Pedestrian struck on College Avenue Monday dies
Published: Wednesday, October 17, 2012 at 6:11 p.m.
Last Modified: Wednesday, October 17, 2012 at 6:11 p.m.
A pedestrian hit by a car while crossing College Avenue early Monday has died, reported Santa Rosa police Wednesday.
Joseph Von Merta, 57, succumbed to his injuries Wednesday night, said officials at Santa Rosa Memorial Hospital
Von Merta's death is the ninth pedestrian death in Santa Rosa since January 2011. Six of the nine victims, including Von Merta, have been Santa Rosa-area homeless men, according to police.
Most of those men were intoxicated at the time they were hit and police determined the fault in the collisions was with them.
It is believed that Von Merta's death is still under investigation by Santa Rosa police — though that could not be confirmed Wednesday evening — and they have not said whether he had been drinking.
The accident that led to Von Merta's death took place at about 5:20 a.m., when it was still dark and very foggy. He was walking across College at Mendocino Avenue in the crosswalk.
A driver headed west on College hit him, knocking him into the windshield and over the top of the car.

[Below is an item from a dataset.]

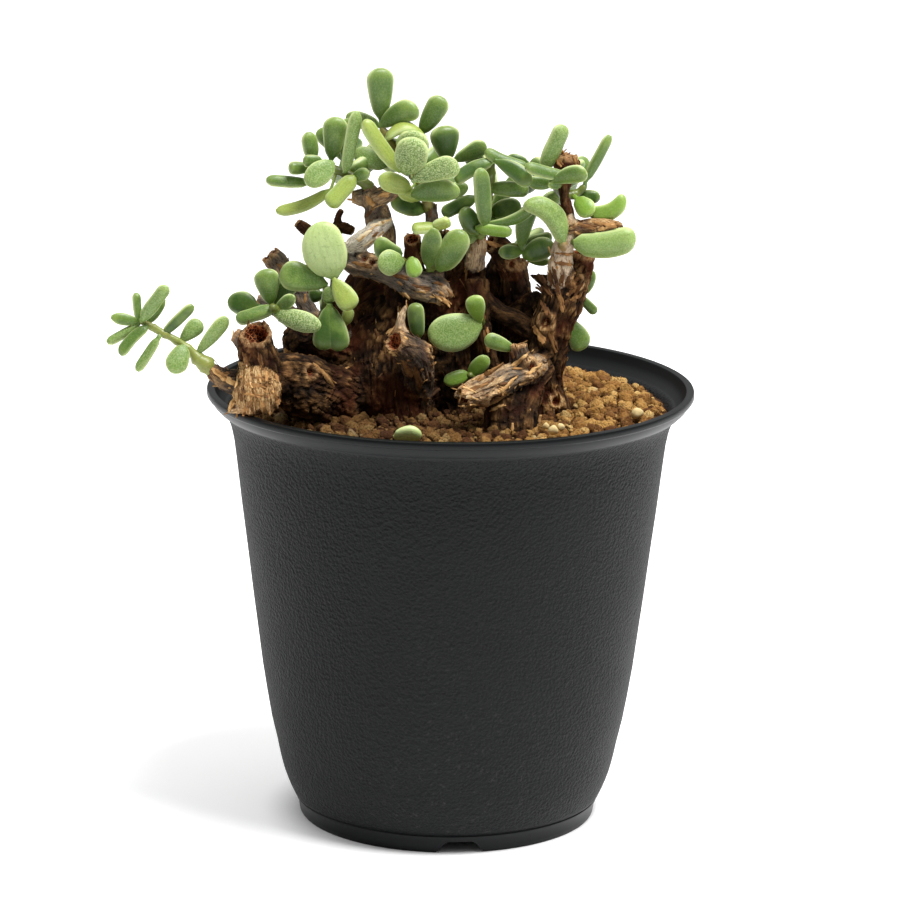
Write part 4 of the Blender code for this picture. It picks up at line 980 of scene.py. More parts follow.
def ringed(rows, sides):
    """Faces over rings of points with one point after them at each end."""
    faces = []
    top = (rows - 1) * sides
    count = rows * sides
    for n in range(sides):
        m = (n + 1) % sides
        faces.append((count, m, n))
        faces.append((count + 1, top + n, top + m))
        for here in range(0, top, sides):
            faces.append((here + n, here + m, here + sides + m, here + sides + n))
    return faces


print("a limb's curve through", len(LIMBS["caudex"].path), "stations has",
      len(smooth_line(LIMBS["caudex"].path)), "points")

# %% [markdown]
# All the tubes together are still many bodies that pass through each other. A voxel remesh keeps
# only what can be seen from outside. It also leaves small closed bubbles inside, which go.

# %% Melt the limbs


def melt_limbs():
    """One skin over all the limbs."""
    corners = []
    faces = []
    for seed, limb in enumerate(LIMBS.values()):
        add_body(corners, faces, *limb_body(limb, seed))
    wood = solid("caudex_wood", corners, faces, PLASTIC)
    melt = wood.modifiers.new("melt", "REMESH")
    melt.mode = "VOXEL"
    melt.voxel_size = VOXEL
    baked(wood)
    keep_outer_skin(wood)
    return wood


def keep_outer_skin(piece):
    """Drop the small closed bubbles that a remesh leaves inside."""
    bodies = []
    with edited(piece) as work:
        left = set(work.verts)
        while left:
            body = [left.pop()]
            for corner in body:
                for edge in corner.link_edges:
                    near = edge.other_vert(corner)
                    if near in left:
                        left.discard(near)
                        body.append(near)
            bodies.append(body)
        bodies.sort(key=len)
        for scrap in bodies[:-1]:
            bmesh.ops.delete(work, geom=scrap, context="VERTS")
    print("dropped", len(bodies) - 1, "bubbles")


wood = melt_limbs()

# %% [markdown]
# Bark runs along a limb. So each point of the skin looks up the limb it lies on, and the noise
# that shapes it is stretched in that limb's direction: long crevices, cracked plates, and finer
# lumps. The ends and the old scars are marked too, because they have their own colours.

# %% Where on the limbs


def nearest_limbs(points):
    """For every point of the skin: its limb, the limb's direction and radius there, and its place
    in the limb's own directions (two across, and the way walked along it) in mm."""
    best = np.full(len(points), 1e9)
    which = np.zeros(len(points), int)
    direction = np.zeros((len(points), 3))
    place = np.zeros((len(points), 3))
    radius = np.zeros(len(points))
    for index, limb in enumerate(LIMBS.values()):
        line = smooth_line(limb.path)
        frames = frames_along(line[:, :3])
        walked = np.concatenate([[0.0], np.cumsum(np.linalg.norm(np.diff(line[:, :3], axis=0), axis=1))])
        for spot, (tangent, side, cross), way in zip(line, frames, walked):
            offset = points - spot[:3]
            gap = np.linalg.norm(offset, axis=1) - spot[3]
            nearer = gap < best
            best[nearer] = gap[nearer]
            which[nearer] = index
            direction[nearer] = tangent
            radius[nearer] = spot[3]
            local = np.stack([offset @ side, offset @ cross, way + offset @ tangent], axis=1)
            place[nearer] = local[nearer] / MM
    return which, direction, radius, place


def end_marks(points):
    """How far each point is on a cut face (tan) and inside a rotted hollow (red)."""
    cut = np.zeros(len(points))
    heart = np.zeros(len(points))
    for limb in LIMBS.values():
        if limb.end not in ("cut", "hollow"):
            continue
        line = smooth_line(limb.path)
        end, radius = line[-1, :3], line[-1, 3]
        axis = end - line[-2, :3]
        axis /= np.linalg.norm(axis)
        offset = points - end
        along = offset @ axis
        out = np.linalg.norm(offset - along[:, None] * axis, axis=1)
        on_face = (np.abs(along) < 0.55 * radius) & (out < 1.25 * radius)
        inside = (along < 0.10 * radius) & (along > -1.6 * radius) & (out < 0.70 * radius)
        if limb.end == "hollow":
            heart = np.where(inside, 1.0, heart)
        near_rim = on_face & (along > -0.35 * radius)
        cut = np.where(near_rim, np.maximum(cut, 1.0 - np.abs(along) / (0.6 * radius)), cut)
    return cut, heart


# Old leaf and twig scars, each a ring round a dark hole: column, row and radius in mm
SCARS = ((494, 400, 2.1), (533, 368, 2.0), (545, 322, 1.8), (512, 264, 1.2), (577, 281, 1.6),
         (365, 258, 1.3), (372, 262, 1.1), (431, 352, 1.3), (556, 402, 1.4), (312, 372, 1.6))


def on_wood(column, row):
    """The point of the wood that shows at a point of the picture, or None."""
    found, spot, *_ = wood.ray_cast(EYE, (seen(column, row, 0) - EYE).normalized())
    return spot if found else None


def scars(points):
    """The distance of every point from each scar in mm, and the scar's radius."""
    for column, row, size in SCARS:
        spot = on_wood(column, row)
        if spot:
            yield np.linalg.norm(points - np.array(spot), axis=1) / MM, size


print(len(SCARS), "scars")

# %% [markdown]
# The relief is a sum. Crevices follow the zero lines of a noise that is stretched along the limb,
# cracks follow the borders of cells, and lumps of three sizes lie over both. Thin twigs get less
# of it than the trunk. The material reads the relief and the worn places from the points.

# %% Bark relief
# Over the pot's wall, past this radius in mm, the wood stays above this height in mm
LIP_REACH = 49.6
LIP_CLEAR = 95.15
# Width and length of a crevice's noise and of a hair's, in mm
CREVICE_SIZE = (1.5, 7.0)
HAIR_SIZE = (0.7, 3.4)
# Sizes of lumps, plates and small grains of the bark, in mm
LUMP_SIZE, PLATE_SIZE, SMALL_SIZE = 3.6, 3.3, 1.2
FULL_RADIUS = 4.0            # a limb this thick, in mm, carries the full relief


def read(mesh, key):
    """The places or normals of a mesh's points as rows."""
    numbers = np.zeros(len(mesh.vertices) * 3)
    mesh.vertices.foreach_get(key, numbers)
    return numbers.reshape(-1, 3)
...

Von Merta landed on the roadway behind the stopped sedan, a Honda Accord.
He suffered internal injuries and a broken leg and was rushed to Santa Rosa Memorial Hospital where he went into surgery.
The driver, Emanuel Morales-Rodriguez, 25, was en route to work when Von Merta was struck, said Santa Rosa Police Sgt. Lance Badger. Morales-Rodriguez was treated for minor injuries.
Thus far, investigators have interviewed Morales-Rodriguez and one witness to the collision.
The most recent previous pedestrian death in Santa Rosa was that of a 69-year-old man struck while crossing Santa Rosa Avenue last spring. The seven earlier fatalities included Christopher “Buddy” Rowe, 4, who was hit in a West Ninth Street crosswalk while walking with his mother and twin sister to an older sister's soccer practice.
The other five deaths involved homeless men who walked into or across traffic after dark, according to law enforcement reports. Four of them had blood-alcohol levels at least three times the level at which it's legal to drive in California.